(The problem): Quote every line from the top of the listing down to and including the line that contains "each point looks.".

** BEGIN Given data **

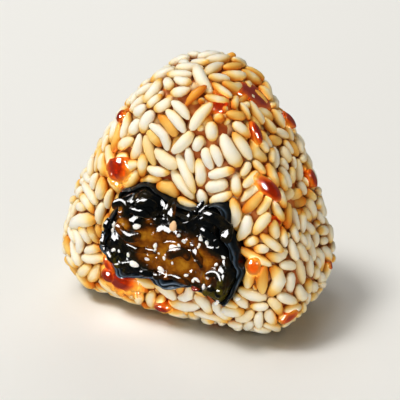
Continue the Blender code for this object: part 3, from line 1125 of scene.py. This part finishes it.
# Whole seeds on the filling: x, z and length in millimetres, the turn from level and how
# high it lies on a strip of seaweed. Some lie where the wet seaweed would show a highlight:
# white seeds as painted highlights. The last one is toasted.
SEEDS_AND_GLINTS = [
    (5.4, 27.2, 2.9, -10, 0.0), (-6.1, 19.7, 2.8, -12, 0.0), (1.5, 20.0, 2.1, -30, 0.0),
    (-4.7, 31.5, 2.3, 30, 0.0), (-0.1, 26.6, 1.6, 60, 0.0), (12.6, 31.8, 1.5, 80, 0.0),
    (13.8, 34.0, 2.0, -55, 0.0), (17.1, 38.4, 1.6, 60, 0.0), (6.7, 35.4, 2.9, 70, 0.9),
]
# Groups of broken seeds on the filling: x, z, spread and how many.
SEED_GROUPS = [
    (13.0, 30.8, 2.2, 4), (18.5, 29.0, 2.2, 3), (18.0, 24.0, 3.0, 4), (14.0, 19.5, 3.5, 6),
    (18.5, 15.0, 1.5, 2), (8.0, 23.0, 4.5, 4), (6.5, 31.0, 2.5, 4), (-2.0, 23.5, 3.5, 4),
    (-11.0, 22.5, 3.5, 3), (-14.5, 29.5, 2.8, 4), (-6.0, 37.0, 4.5, 4), (16.5, 39.0, 1.5, 2),
]
# Seeds that lie on the rice: x, y, z on the ball.
STRAY_SEEDS = [
    (22.1, -19.7, 15.4), (-3.0, 19.0, 30.0), (15.0, 19.0, 20.0),
]


SEED_SIDES = 8
SEED_STATIONS = 6


def grain_backs(points, normals, middles, radii):
    """How high the nearest grain stands over each point, along its normal."""
    reach = middles[None] - points[:, None]
    along = (reach * normals[:, None]).sum(axis=2)
    aside = (reach**2).sum(axis=2) - along**2
    over = along + np.sqrt(np.maximum(radii**2 - aside, 0))
    return np.where(aside < radii**2, over, -0.0025).max(axis=1)


def drop_points(drop, middles, radii, film, soft):
    """One drop, which lies over the grains like a blanket, and how deep each point looks.

    Its dome is rise * (1 - r**2)**0.6 over the ball's surface, with r from 0 to 1 over
    an ellipse round its thickest place, and falls away beyond. The skin is the soft
    maximum of the dome and of the grains' backs with a film of glaze, which thins until
    it dips under the grains at the drop's edge. A drop in a dip is level and has no film.
    """
    x, y, z, across, along, turn, rise, heavy, depth = drop
    across, along, rise = across / 1000, along / 1000, rise / 1000
    spot = at_depth(np.array([[x, y, z]]) / 1000 + PLACE, 0.0)
    normal = normals_at(spot)
    level = unit(np.cross((0.0, 0.0, 1.0), normal))
    upward = np.cross(normal, level)
    lean = math.radians(turn)
    long_way = math.cos(lean) * upward + math.sin(lean) * level
    short_way = math.cos(lean) * level - math.sin(lean) * upward
    r = np.linspace(0.0, 1.0, DROP_RINGS + 1)[1:, None]
    angle = 2 * np.pi * np.arange(DROP_SIDES) / DROP_SIDES
    wobble = 1 + 0.10 * np.sin(2 * angle + 0.9 * x) + 0.08 * np.sin(3 * angle + 0.7 * z)
    u = np.concatenate([[0.0], (r * wobble * np.cos(angle)).ravel()])
    v = np.concatenate([[0.0], (r * wobble * np.sin(angle)).ravel()])
    flat = spot + (u * across)[:, None] * short_way + (v * along)[:, None] * long_way
    flat = at_depth(flat, 0.0)
    normals = normals_at(flat)
    close = np.linalg.norm(middles - spot, axis=1) < 2 * (across + along) + 0.002
    backs = grain_backs(flat, normals, middles[close], radii[close])
    body = np.hypot(u, v - heavy) / (1 - 0.6 * abs(heavy))
    r = np.concatenate([[0.0], np.repeat(r[:, 0], DROP_SIDES)])
    if rise > 0:
        dome = rise * (1 - np.minimum(body, 1) ** 2) ** 0.6
        coat = backs + film * (1 - 1.7 * r**4)
    else:
        dome = rise - 0.0012 * r**6
        coat = np.full(len(r), -0.004)
    dome = dome - 0.004 * np.maximum(body - 1, 0)
    skin = soft * np.logaddexp(dome / soft, coat / soft)
    top = flat + normals * skin[:, None]
    under = flat - normals * 0.0030
    rings = under[1:].reshape(DROP_RINGS, DROP_SIDES, 3)[::-1]
    points = np.concatenate([top, rings.reshape(-1, 3), under[:1]])
    look = depth * np.clip(1.25 - 1.05 * body, 0, 1)
    look = 0.16 + look + 0.12 * np.clip((skin - backs) / 0.0012, 0, 1)
    return points, np.concatenate([look, np.full(len(points) - len(look), depth)])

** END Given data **

(The completed task):
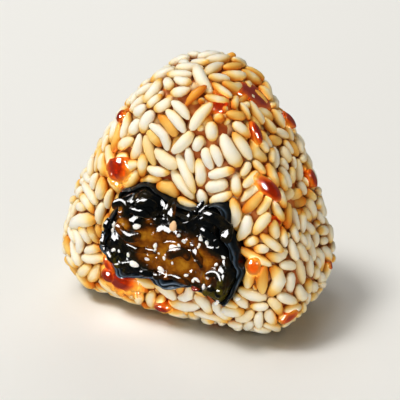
Continue the Blender code for this object: part 3, from line 1125 of scene.py. This part finishes it.
# Whole seeds on the filling: x, z and length in millimetres, the turn from level and how
# high it lies on a strip of seaweed. Some lie where the wet seaweed would show a highlight:
# white seeds as painted highlights. The last one is toasted.
SEEDS_AND_GLINTS = [
    (5.4, 27.2, 2.9, -10, 0.0), (-6.1, 19.7, 2.8, -12, 0.0), (1.5, 20.0, 2.1, -30, 0.0),
    (-4.7, 31.5, 2.3, 30, 0.0), (-0.1, 26.6, 1.6, 60, 0.0), (12.6, 31.8, 1.5, 80, 0.0),
    (13.8, 34.0, 2.0, -55, 0.0), (17.1, 38.4, 1.6, 60, 0.0), (6.7, 35.4, 2.9, 70, 0.9),
]
# Groups of broken seeds on the filling: x, z, spread and how many.
SEED_GROUPS = [
    (13.0, 30.8, 2.2, 4), (18.5, 29.0, 2.2, 3), (18.0, 24.0, 3.0, 4), (14.0, 19.5, 3.5, 6),
    (18.5, 15.0, 1.5, 2), (8.0, 23.0, 4.5, 4), (6.5, 31.0, 2.5, 4), (-2.0, 23.5, 3.5, 4),
    (-11.0, 22.5, 3.5, 3), (-14.5, 29.5, 2.8, 4), (-6.0, 37.0, 4.5, 4), (16.5, 39.0, 1.5, 2),
]
# Seeds that lie on the rice: x, y, z on the ball.
STRAY_SEEDS = [
    (22.1, -19.7, 15.4), (-3.0, 19.0, 30.0), (15.0, 19.0, 20.0),
]


SEED_SIDES = 8
SEED_STATIONS = 6


def grain_backs(points, normals, middles, radii):
    """How high the nearest grain stands over each point, along its normal."""
    reach = middles[None] - points[:, None]
    along = (reach * normals[:, None]).sum(axis=2)
    aside = (reach**2).sum(axis=2) - along**2
    over = along + np.sqrt(np.maximum(radii**2 - aside, 0))
    return np.where(aside < radii**2, over, -0.0025).max(axis=1)


def drop_points(drop, middles, radii, film, soft):
    """One drop, which lies over the grains like a blanket, and how deep each point looks.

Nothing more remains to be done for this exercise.